### WHAT TO DO
Your task is to restate the data word for word.

-- START OF SOURCE MATERIAL --

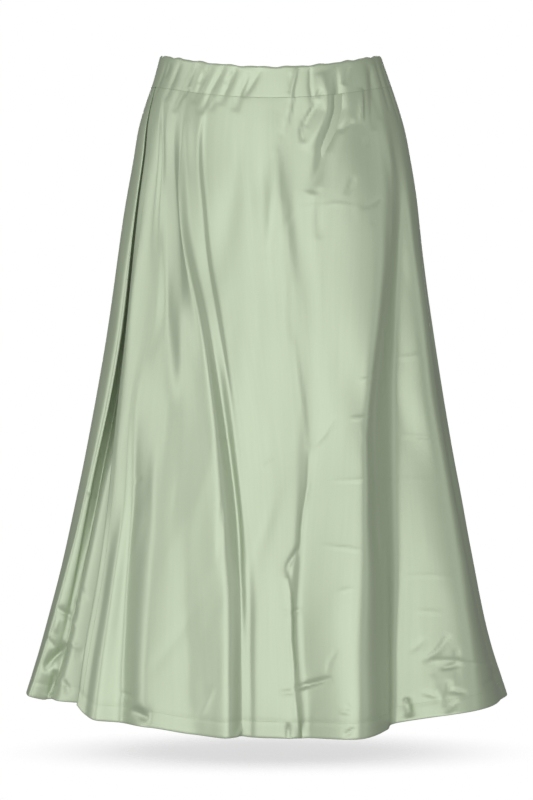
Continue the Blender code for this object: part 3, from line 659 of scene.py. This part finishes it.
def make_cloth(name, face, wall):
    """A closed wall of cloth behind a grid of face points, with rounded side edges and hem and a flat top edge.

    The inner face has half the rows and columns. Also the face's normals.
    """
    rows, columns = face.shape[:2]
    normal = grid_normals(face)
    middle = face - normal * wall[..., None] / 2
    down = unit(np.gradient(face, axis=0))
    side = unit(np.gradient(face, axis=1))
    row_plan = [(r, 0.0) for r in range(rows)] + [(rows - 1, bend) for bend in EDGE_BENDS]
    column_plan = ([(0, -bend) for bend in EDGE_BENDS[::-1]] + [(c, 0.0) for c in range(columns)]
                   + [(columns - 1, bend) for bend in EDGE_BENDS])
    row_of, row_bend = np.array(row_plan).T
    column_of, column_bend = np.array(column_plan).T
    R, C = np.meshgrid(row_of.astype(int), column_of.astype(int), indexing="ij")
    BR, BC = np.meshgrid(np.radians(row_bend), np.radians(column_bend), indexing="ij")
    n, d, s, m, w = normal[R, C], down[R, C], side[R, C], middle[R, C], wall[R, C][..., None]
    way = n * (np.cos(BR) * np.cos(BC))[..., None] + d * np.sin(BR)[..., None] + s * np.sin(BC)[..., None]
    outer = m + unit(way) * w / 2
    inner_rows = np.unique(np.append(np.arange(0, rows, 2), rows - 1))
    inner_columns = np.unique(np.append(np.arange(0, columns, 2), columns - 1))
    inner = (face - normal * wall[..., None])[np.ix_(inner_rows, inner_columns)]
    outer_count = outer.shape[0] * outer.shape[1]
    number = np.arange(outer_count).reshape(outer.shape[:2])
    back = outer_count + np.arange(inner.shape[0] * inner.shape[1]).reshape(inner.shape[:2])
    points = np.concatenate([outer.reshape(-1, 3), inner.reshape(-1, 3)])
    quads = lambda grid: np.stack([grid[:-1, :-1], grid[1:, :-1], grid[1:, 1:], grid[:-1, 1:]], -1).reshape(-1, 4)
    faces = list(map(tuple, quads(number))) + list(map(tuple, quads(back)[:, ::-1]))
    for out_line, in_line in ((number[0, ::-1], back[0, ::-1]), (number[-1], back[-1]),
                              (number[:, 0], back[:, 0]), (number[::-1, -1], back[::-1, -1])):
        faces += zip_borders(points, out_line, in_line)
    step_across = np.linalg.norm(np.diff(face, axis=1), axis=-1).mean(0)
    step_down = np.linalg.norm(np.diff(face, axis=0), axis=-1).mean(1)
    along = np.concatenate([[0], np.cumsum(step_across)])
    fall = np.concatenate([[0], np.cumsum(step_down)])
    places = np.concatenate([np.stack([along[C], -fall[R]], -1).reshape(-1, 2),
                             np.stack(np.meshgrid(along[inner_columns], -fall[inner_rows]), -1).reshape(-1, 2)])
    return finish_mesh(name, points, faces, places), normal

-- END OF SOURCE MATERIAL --

### THE SOLUTION
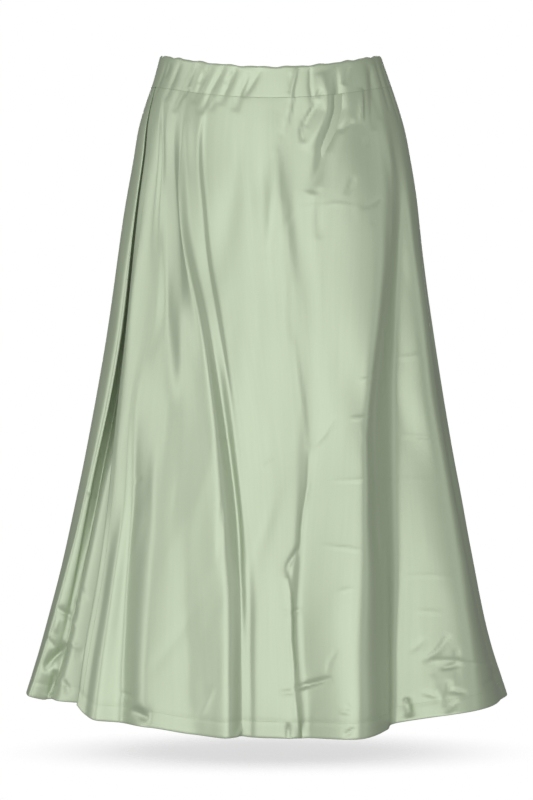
Continue the Blender code for this object: part 3, from line 659 of scene.py. This part finishes it.
def make_cloth(name, face, wall):
    """A closed wall of cloth behind a grid of face points, with rounded side edges and hem and a flat top edge.

    The inner face has half the rows and columns. Also the face's normals.
    """
    rows, columns = face.shape[:2]
    normal = grid_normals(face)
    middle = face - normal * wall[..., None] / 2
    down = unit(np.gradient(face, axis=0))
    side = unit(np.gradient(face, axis=1))
    row_plan = [(r, 0.0) for r in range(rows)] + [(rows - 1, bend) for bend in EDGE_BENDS]
    column_plan = ([(0, -bend) for bend in EDGE_BENDS[::-1]] + [(c, 0.0) for c in range(columns)]
                   + [(columns - 1, bend) for bend in EDGE_BENDS])
    row_of, row_bend = np.array(row_plan).T
    column_of, column_bend = np.array(column_plan).T
    R, C = np.meshgrid(row_of.astype(int), column_of.astype(int), indexing="ij")
    BR, BC = np.meshgrid(np.radians(row_bend), np.radians(column_bend), indexing="ij")
    n, d, s, m, w = normal[R, C], down[R, C], side[R, C], middle[R, C], wall[R, C][..., None]
    way = n * (np.cos(BR) * np.cos(BC))[..., None] + d * np.sin(BR)[..., None] + s * np.sin(BC)[..., None]
    outer = m + unit(way) * w / 2
    inner_rows = np.unique(np.append(np.arange(0, rows, 2), rows - 1))
    inner_columns = np.unique(np.append(np.arange(0, columns, 2), columns - 1))
    inner = (face - normal * wall[..., None])[np.ix_(inner_rows, inner_columns)]
    outer_count = outer.shape[0] * outer.shape[1]
    number = np.arange(outer_count).reshape(outer.shape[:2])
    back = outer_count + np.arange(inner.shape[0] * inner.shape[1]).reshape(inner.shape[:2])
    points = np.concatenate([outer.reshape(-1, 3), inner.reshape(-1, 3)])
    quads = lambda grid: np.stack([grid[:-1, :-1], grid[1:, :-1], grid[1:, 1:], grid[:-1, 1:]], -1).reshape(-1, 4)
    faces = list(map(tuple, quads(number))) + list(map(tuple, quads(back)[:, ::-1]))
    for out_line, in_line in ((number[0, ::-1], back[0, ::-1]), (number[-1], back[-1]),
                              (number[:, 0], back[:, 0]), (number[::-1, -1], back[::-1, -1])):
        faces += zip_borders(points, out_line, in_line)
    step_across = np.linalg.norm(np.diff(face, axis=1), axis=-1).mean(0)
    step_down = np.linalg.norm(np.diff(face, axis=0), axis=-1).mean(1)
    along = np.concatenate([[0], np.cumsum(step_across)])
    fall = np.concatenate([[0], np.cumsum(step_down)])
    places = np.concatenate([np.stack([along[C], -fall[R]], -1).reshape(-1, 2),
                             np.stack(np.meshgrid(along[inner_columns], -fall[inner_rows]), -1).reshape(-1, 2)])
    return finish_mesh(name, points, faces, places), normal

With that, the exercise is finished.